IM NAMEN DER REPUBLIK!

Das Bundesverwaltungsgericht hat durch den Richter Dr. Clemens KUZMINSKI als Einzelrichter über die Beschwerde des XXXX, geb. XXXX, StA. GUINEA, gegen den Bescheid des Bundesamtes für Fremdenwesen und Asyl, vom 03.08.2018, Zl.XXXX, zu Recht erkannt:

A) Der Beschwerde wird stattgegeben und der angefochtene Bescheid

ersatzlos behoben.

B) Die Revision ist gemäß Art. 133 Abs. 4 B-VG nicht zulässig.

Text

ENTSCHEIDUNGSGRÜNDE:

I. Verfahrensgang und Feststellungen:

Der Beschwerdeführer, ein Staatsbürger von Guinea, reiste am 05.01.2003 unter Umgehung der Grenzkontrolle nach Österreich und stellte am 07.01.2003 einen Antrag auf internationalen Schutz. Dieser wurde mit Bescheid des Bundesasylamtes, Außenstelle Wien vom 09.12.2003, XXXX gemäß § 7 AsylG 1997 abgewiesen und gemäß § 8 leg. cit. die Zurückweisung, Zurückschiebung oder Abschiebung nach Guinea für zulässig erklärt.

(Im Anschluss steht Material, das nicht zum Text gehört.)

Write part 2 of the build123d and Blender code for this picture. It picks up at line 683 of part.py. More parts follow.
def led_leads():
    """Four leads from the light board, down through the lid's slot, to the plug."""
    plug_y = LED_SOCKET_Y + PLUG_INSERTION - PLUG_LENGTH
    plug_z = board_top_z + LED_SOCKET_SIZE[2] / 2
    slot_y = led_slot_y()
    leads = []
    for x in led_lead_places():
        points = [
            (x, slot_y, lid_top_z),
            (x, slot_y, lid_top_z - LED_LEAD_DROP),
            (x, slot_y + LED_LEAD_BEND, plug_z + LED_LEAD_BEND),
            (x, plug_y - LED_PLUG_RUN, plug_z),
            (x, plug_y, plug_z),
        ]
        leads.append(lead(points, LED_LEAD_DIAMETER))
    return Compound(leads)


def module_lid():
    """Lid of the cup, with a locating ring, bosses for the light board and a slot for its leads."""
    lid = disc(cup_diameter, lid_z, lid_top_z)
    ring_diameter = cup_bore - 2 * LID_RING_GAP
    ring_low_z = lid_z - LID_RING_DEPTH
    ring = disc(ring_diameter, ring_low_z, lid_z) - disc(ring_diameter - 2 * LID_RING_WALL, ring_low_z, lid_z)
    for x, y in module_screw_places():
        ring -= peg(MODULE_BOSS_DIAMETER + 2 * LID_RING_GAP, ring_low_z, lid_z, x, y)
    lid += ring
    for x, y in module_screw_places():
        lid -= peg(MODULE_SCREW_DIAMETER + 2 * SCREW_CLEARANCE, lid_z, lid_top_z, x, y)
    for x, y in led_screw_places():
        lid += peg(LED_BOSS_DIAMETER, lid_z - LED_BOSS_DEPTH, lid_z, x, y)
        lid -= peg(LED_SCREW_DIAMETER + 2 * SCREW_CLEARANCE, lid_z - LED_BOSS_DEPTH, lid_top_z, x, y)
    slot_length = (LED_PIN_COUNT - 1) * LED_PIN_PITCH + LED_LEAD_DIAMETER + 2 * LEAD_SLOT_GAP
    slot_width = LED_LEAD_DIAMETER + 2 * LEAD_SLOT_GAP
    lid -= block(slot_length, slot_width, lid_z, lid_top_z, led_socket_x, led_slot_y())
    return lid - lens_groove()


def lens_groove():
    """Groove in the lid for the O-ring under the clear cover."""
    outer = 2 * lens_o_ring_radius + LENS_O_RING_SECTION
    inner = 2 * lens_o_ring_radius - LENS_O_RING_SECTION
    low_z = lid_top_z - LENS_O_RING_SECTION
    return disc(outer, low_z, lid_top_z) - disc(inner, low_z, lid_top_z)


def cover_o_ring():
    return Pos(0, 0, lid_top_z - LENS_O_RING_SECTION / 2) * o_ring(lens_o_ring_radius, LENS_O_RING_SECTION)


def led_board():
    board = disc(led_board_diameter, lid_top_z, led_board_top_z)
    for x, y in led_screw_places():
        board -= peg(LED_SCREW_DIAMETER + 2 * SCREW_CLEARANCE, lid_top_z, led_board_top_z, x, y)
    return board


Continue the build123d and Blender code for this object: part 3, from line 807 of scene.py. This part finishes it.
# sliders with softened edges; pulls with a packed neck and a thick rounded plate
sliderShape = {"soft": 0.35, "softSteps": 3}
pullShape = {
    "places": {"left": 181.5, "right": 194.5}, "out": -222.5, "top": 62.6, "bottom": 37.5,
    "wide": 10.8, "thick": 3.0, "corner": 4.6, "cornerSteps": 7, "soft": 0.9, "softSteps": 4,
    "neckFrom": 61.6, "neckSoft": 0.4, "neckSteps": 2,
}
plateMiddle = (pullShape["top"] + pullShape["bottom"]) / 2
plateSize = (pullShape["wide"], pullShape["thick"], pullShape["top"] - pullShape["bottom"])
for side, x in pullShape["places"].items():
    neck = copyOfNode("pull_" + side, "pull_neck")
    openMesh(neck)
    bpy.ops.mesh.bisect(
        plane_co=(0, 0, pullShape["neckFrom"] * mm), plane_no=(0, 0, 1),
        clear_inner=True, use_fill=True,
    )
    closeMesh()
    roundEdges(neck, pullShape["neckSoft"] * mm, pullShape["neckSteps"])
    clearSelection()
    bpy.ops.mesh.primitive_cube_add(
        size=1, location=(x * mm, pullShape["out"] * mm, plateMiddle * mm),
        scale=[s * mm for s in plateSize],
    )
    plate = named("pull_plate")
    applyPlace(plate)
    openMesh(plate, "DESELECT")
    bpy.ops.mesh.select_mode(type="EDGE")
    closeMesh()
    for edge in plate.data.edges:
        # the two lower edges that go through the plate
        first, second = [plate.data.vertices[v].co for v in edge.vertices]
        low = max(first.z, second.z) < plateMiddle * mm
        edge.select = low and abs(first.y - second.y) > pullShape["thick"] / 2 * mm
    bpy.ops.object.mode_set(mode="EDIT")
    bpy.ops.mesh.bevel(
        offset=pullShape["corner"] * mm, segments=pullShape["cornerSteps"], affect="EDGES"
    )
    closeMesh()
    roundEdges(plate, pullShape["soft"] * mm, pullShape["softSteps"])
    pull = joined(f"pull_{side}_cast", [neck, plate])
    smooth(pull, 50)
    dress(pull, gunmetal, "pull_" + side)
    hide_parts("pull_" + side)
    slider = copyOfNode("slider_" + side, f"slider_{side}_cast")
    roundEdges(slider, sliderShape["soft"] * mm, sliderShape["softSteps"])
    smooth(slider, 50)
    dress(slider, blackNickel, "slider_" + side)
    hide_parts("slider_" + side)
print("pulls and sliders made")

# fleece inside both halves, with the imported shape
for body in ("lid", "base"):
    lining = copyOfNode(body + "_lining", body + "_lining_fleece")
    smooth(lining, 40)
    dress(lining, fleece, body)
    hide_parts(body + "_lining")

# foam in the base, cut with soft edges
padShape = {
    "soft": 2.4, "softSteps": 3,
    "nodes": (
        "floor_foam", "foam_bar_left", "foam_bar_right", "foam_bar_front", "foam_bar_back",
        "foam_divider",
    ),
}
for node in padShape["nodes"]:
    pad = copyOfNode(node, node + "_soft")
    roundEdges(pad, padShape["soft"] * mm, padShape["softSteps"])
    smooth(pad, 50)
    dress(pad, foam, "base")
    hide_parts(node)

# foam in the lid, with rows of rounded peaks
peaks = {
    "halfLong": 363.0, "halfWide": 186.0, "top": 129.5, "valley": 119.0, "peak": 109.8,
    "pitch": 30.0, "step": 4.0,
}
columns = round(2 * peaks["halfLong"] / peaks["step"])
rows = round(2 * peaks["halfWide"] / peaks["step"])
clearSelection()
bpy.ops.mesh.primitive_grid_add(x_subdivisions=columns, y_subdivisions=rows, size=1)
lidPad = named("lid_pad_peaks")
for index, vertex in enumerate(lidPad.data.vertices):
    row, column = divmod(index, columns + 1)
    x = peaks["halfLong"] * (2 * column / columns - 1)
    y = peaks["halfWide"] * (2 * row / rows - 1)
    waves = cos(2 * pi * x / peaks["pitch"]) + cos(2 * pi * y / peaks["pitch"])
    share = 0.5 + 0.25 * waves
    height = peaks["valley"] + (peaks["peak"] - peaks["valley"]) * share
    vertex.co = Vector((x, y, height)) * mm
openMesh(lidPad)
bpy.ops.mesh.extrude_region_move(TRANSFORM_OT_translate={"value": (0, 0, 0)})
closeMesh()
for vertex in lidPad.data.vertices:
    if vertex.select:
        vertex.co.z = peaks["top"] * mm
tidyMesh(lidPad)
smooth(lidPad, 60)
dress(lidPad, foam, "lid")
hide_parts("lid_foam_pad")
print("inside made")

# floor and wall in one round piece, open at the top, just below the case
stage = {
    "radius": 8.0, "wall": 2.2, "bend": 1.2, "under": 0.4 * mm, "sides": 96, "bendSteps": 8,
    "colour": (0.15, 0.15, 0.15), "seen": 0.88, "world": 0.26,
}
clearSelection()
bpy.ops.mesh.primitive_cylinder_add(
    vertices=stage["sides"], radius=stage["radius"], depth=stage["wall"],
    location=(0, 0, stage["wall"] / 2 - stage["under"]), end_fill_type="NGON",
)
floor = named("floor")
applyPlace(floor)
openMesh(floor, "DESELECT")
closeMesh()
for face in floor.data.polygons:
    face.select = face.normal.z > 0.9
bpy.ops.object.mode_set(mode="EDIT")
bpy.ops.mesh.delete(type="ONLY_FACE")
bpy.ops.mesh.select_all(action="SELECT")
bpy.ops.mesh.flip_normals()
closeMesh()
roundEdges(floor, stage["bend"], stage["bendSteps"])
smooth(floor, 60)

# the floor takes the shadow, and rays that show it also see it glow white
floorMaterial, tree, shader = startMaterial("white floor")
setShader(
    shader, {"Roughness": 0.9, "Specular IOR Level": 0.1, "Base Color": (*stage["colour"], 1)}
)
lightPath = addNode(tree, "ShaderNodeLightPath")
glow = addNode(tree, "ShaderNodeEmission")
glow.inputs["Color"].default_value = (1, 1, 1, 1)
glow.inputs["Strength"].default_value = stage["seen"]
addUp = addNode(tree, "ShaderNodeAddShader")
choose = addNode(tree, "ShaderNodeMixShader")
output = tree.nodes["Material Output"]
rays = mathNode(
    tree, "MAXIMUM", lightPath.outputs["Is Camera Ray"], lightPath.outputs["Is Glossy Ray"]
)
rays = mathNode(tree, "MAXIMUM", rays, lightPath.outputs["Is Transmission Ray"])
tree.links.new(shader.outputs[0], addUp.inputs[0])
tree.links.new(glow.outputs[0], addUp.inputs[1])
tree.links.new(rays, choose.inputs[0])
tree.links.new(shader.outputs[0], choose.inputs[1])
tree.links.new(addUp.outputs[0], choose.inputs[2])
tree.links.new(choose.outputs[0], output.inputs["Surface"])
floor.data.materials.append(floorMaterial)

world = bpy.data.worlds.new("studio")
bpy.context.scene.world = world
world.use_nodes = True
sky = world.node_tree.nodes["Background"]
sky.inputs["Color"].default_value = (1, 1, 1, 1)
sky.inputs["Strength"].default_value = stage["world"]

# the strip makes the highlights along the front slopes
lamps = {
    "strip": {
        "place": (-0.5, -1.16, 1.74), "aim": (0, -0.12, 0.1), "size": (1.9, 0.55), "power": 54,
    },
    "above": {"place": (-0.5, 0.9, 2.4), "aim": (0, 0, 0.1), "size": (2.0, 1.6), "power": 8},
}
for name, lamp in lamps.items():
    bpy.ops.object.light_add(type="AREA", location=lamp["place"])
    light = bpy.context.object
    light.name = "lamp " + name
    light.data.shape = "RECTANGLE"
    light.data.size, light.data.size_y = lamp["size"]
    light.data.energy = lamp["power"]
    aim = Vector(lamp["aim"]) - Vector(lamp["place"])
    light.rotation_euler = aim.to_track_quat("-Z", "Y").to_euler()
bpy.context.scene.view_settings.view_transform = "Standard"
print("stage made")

Mit Urteil des Landesgerichtes für Strafsachen Wien vom 30.06.2004, Zl. XXXX wurde der Antragsteller wegen § 27 Abs. 2 SMG (Heroin) zu einer Freiheitsstrafe von fünf Monaten verurteilt, mit Urteil des Landesgerichtes für Strafsachen Wien am 30.08.2004, Zl. XXXX wegen §§ 15 StGB iVm 27 Abs. 1 und 2 SMG zu einer Freiheitsstrafe von sieben Monaten (Heroin und Kokain).

Mit Bescheid der Bundespolizeidirektion Wien vom 19.10.2004, Zl. XXXX wurde ein auf die Dauer von zehn Jahren befristetes Aufenthaltsverbot ausgesprochen, welches mit Berufungsbescheid der Sicherheitsdirektion für das Bundesland Wien vom 18.01.2005, XXXX bestätigt wurde.

Mit Urteil des Landesgerichtes für Strafsachen Wien vom 22.09.2008, Zl. XXXX wurde der Beschwerdeführer gemäß §§ 15 StGB iVm mit 27 Abs. 1 SMG zu einer Freiheitsstrafe von einem Jahr verurteilt (Heroin).

Mit Bescheid der Bundespolizeidirektion vom 01.10.2008, XXXX wurde ein unbefristetes Rückkehrverbot erlassen.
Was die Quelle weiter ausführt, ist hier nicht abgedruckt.